The request:
Repeat the whole listing below, word for word.

____ Raw data

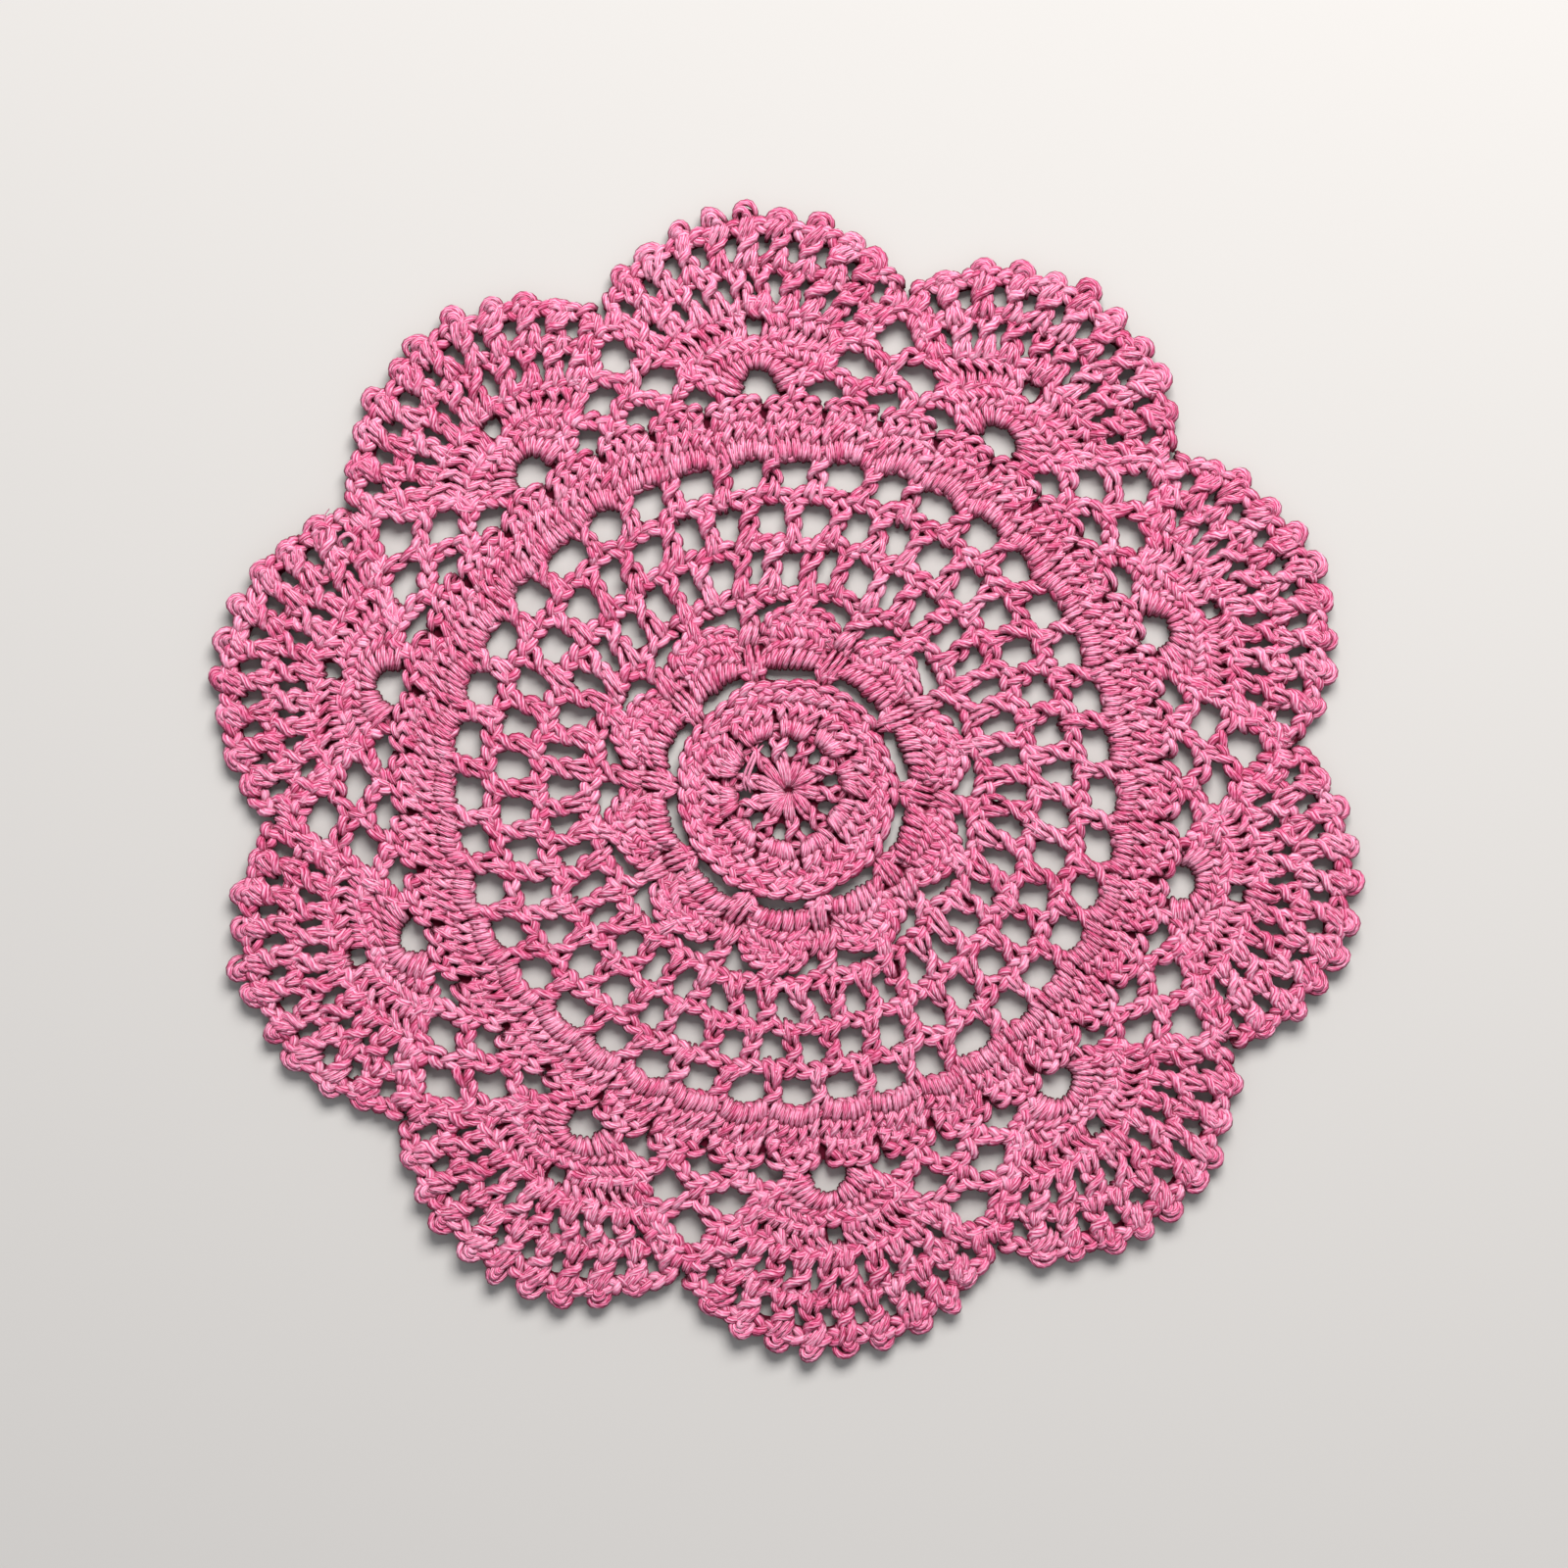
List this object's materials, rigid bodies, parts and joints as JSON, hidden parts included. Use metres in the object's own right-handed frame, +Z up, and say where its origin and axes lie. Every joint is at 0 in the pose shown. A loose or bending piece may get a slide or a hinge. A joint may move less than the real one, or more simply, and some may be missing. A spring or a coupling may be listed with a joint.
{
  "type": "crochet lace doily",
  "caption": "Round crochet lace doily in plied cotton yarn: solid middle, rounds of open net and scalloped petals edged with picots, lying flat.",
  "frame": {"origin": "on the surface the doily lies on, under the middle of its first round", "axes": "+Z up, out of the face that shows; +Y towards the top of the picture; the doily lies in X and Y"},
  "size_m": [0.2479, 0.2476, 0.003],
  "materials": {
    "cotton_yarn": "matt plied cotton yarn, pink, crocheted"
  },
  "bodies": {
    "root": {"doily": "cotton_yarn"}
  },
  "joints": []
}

________

Complete output:
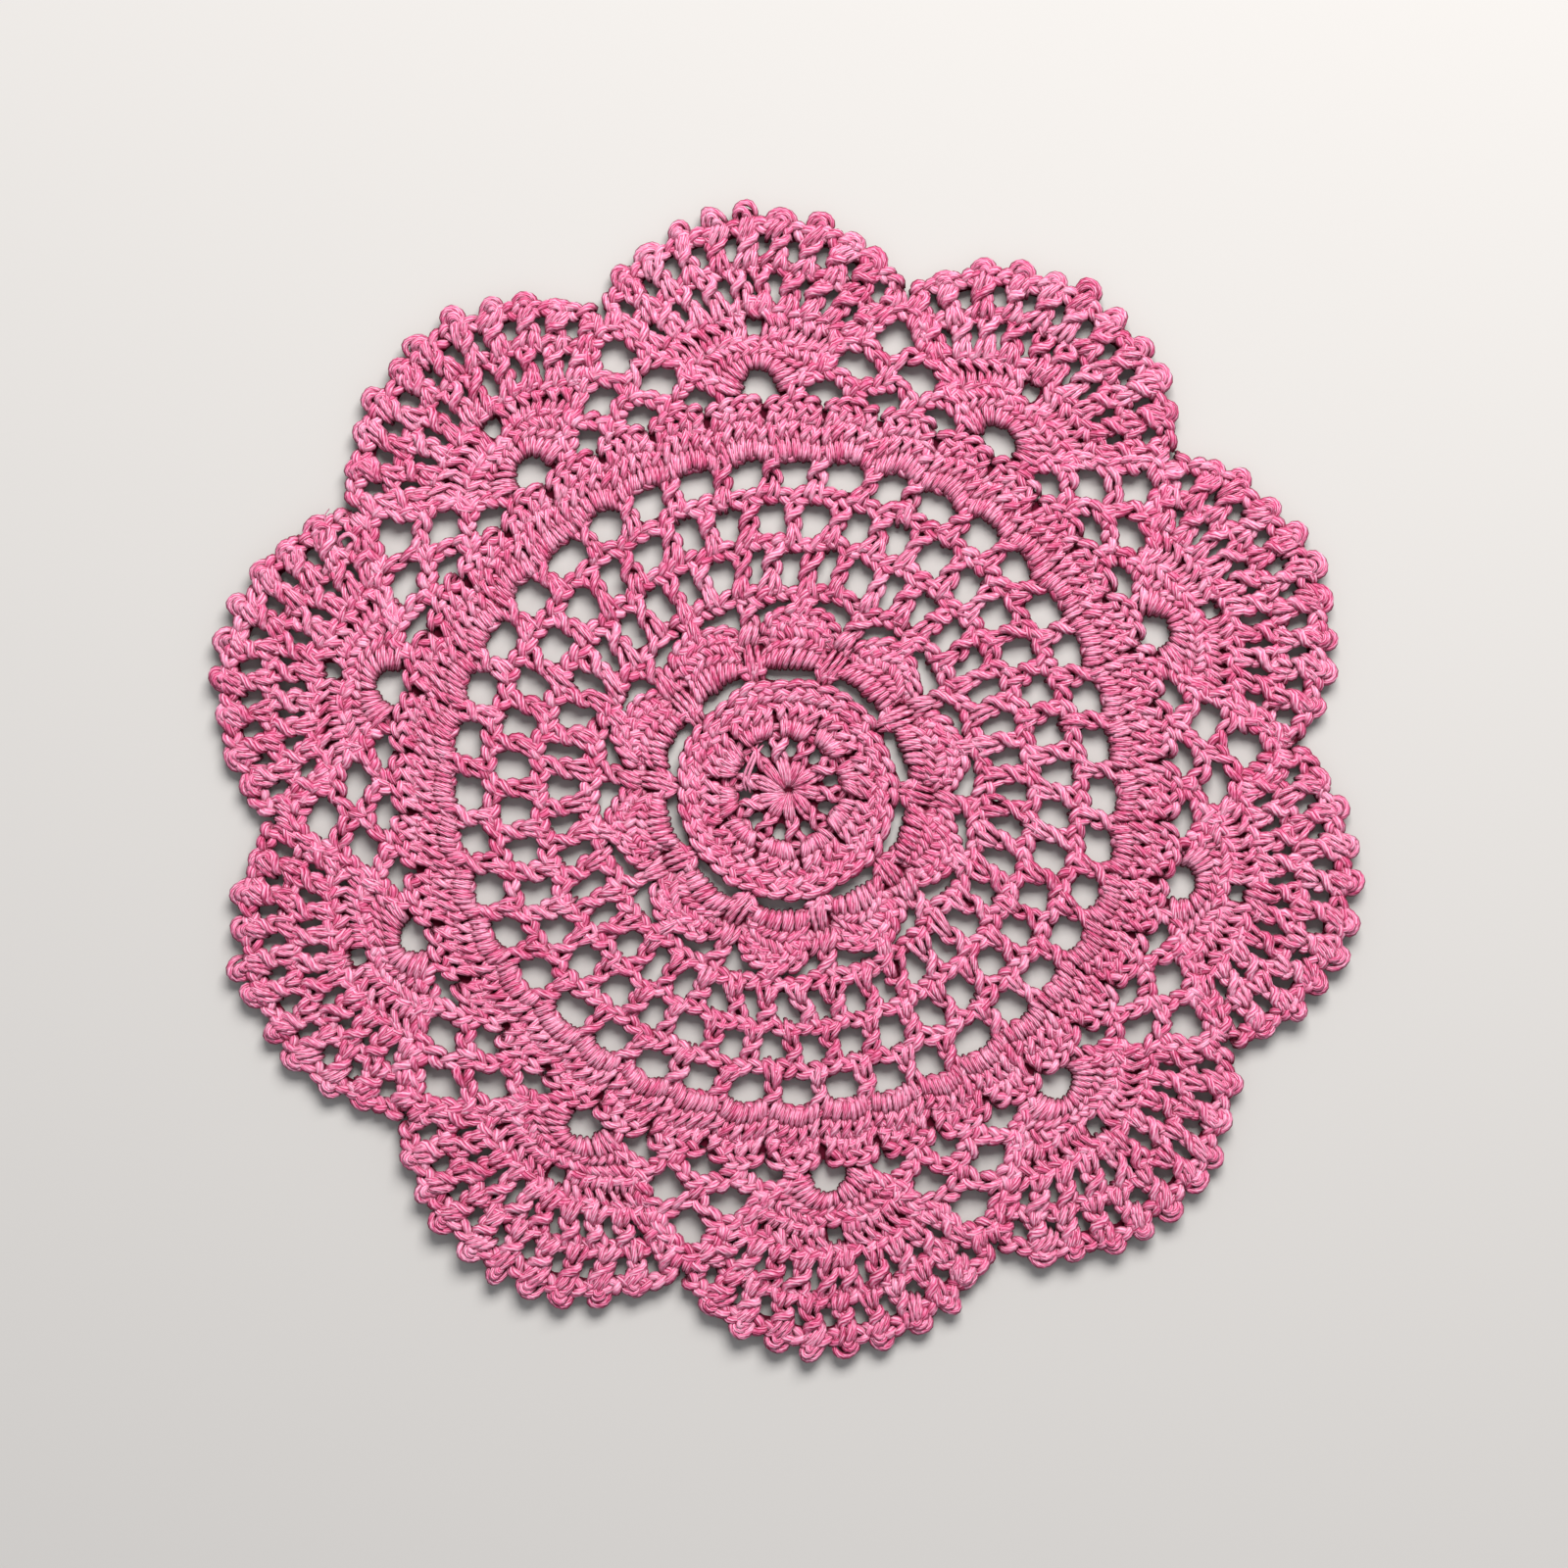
List this object's materials, rigid bodies, parts and joints as JSON, hidden parts included. Use metres in the object's own right-handed frame, +Z up, and say where its origin and axes lie. Every joint is at 0 in the pose shown. A loose or bending piece may get a slide or a hinge. A joint may move less than the real one, or more simply, and some may be missing. A spring or a coupling may be listed with a joint.
{
  "type": "crochet lace doily",
  "caption": "Round crochet lace doily in plied cotton yarn: solid middle, rounds of open net and scalloped petals edged with picots, lying flat.",
  "frame": {"origin": "on the surface the doily lies on, under the middle of its first round", "axes": "+Z up, out of the face that shows; +Y towards the top of the picture; the doily lies in X and Y"},
  "size_m": [0.2479, 0.2476, 0.003],
  "materials": {
    "cotton_yarn": "matt plied cotton yarn, pink, crocheted"
  },
  "bodies": {
    "root": {"doily": "cotton_yarn"}
  },
  "joints": []
}